C3.ai is a deeply discounted enterprise-AI name (price ~ $11.13) with recent revenue in the $70M-99M quarterly range, growing operating losses and a large balance-sheet liquidity cushion. Market chatter around M&A and defense/govtech upside creates a binary, high-risk trade: small position size, tight stop, two-tier targets for a 45%-100%+ upside if one of several catalysts materializes.

Key Points

C3.ai trades near $11.13 (02/02/2026) with implied market cap ≈ $1.5B using diluted shares ~135.4M.
Q1 FY2026 (filed 09/09/2025): Revenues $70.26M; net loss -$116.77M; operating cash flow -$33.535M.
Trade is speculative and catalyst-driven: small long with entry $11.00–$11.60, stop $9.50, targets $16 and $22.
Primary upside catalysts: confirmed M&A, government/defense contract wins, or sustained revenue + margin improvement.

Hook / thesis

C3.ai (AI) is a beaten-down enterprise-AI name trading around $11.13 on 02/02/2026. The business still generates quarterly revenue (Q1 FY2026: $70.26M) but is unprofitable on GAAP and cash-flow metrics (Q1 FY2026 net loss -$116.8M; operating loss -$124.8M; operating cash outflow -$33.5M). That said, the company sits on a substantial liquidity and equity cushion (current assets ~$851.1M; equity attributable to parent ~$798.8M) that limits immediate solvency risk.

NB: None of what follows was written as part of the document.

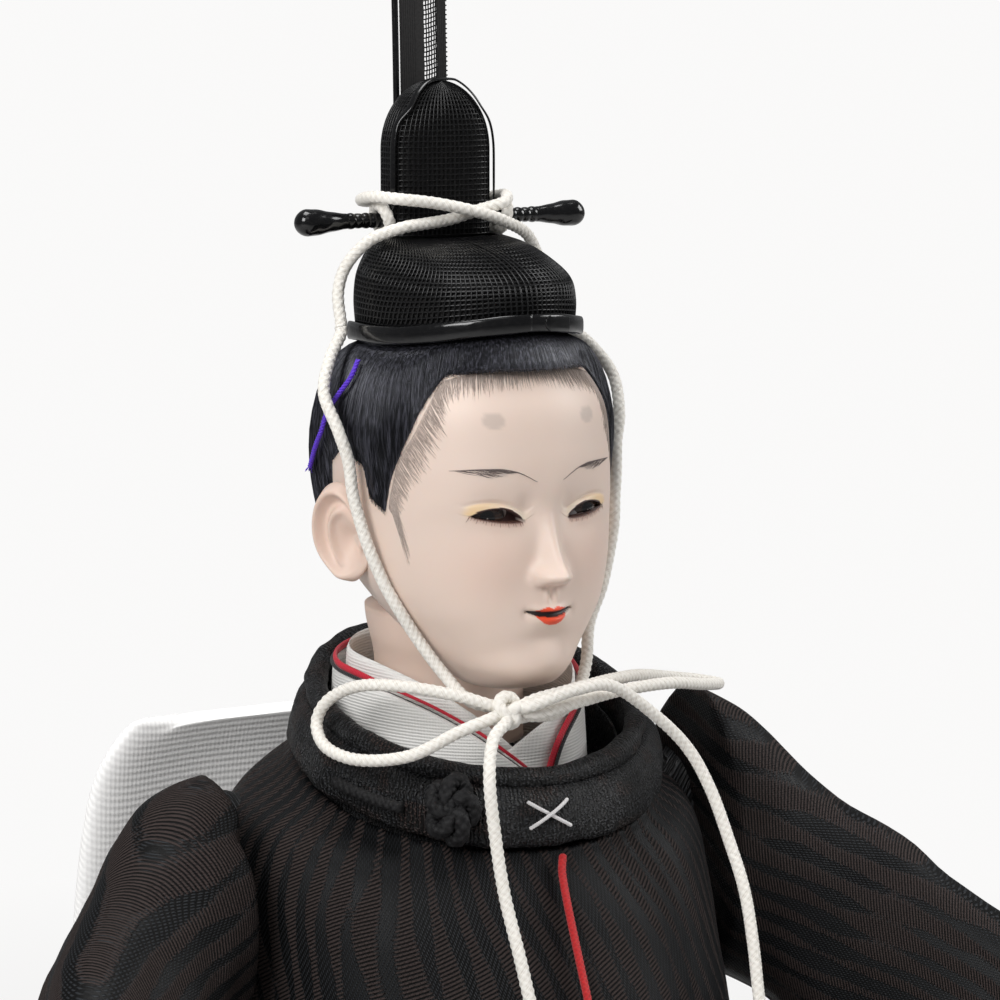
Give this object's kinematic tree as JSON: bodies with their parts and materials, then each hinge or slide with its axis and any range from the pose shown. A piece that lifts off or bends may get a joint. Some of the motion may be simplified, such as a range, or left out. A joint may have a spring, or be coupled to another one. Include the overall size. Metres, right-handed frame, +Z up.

My trade idea is simple and explicitly speculative: take a small, risk-controlled long position in AI to capture a binary upside tied to either (a) M&A or strategic combination chatter becoming reality, or (b) a credible pivot/contract wins in government/defense use-cases that re-rates the multiple. This is not a low-risk pure-value play; it is a catalyst-driven swing with clear entry, stop, and target levels.


What the company does and why the market should care

C3.ai provides enterprise AI software-as-a-service for building and operating large-scale AI applications. The company sells across a platform, pre-built applications and generative capabilities. Institutional buyers care about enterprise AI for process automation, operations optimization, and increasingly for mission-critical government workloads. The market assigns value to vendors that show sustained revenue growth, improving gross margins and path to cash flow; C3.ai currently lacks that steady improvement, which explains the recent multiple compression.

Why the defense/govtech angle matters here: enterprise AI with strong data integration, operations security and verticalized features can command higher, stickier enterprise contracts and potentially attract strategic buyers or partners. Coverage and industry commentary have discussed government contracts and government-oriented AI vendors as a distinct value driver. That narrative - whether realized via direct contract wins or via M&A - is the speculative upside in this trade.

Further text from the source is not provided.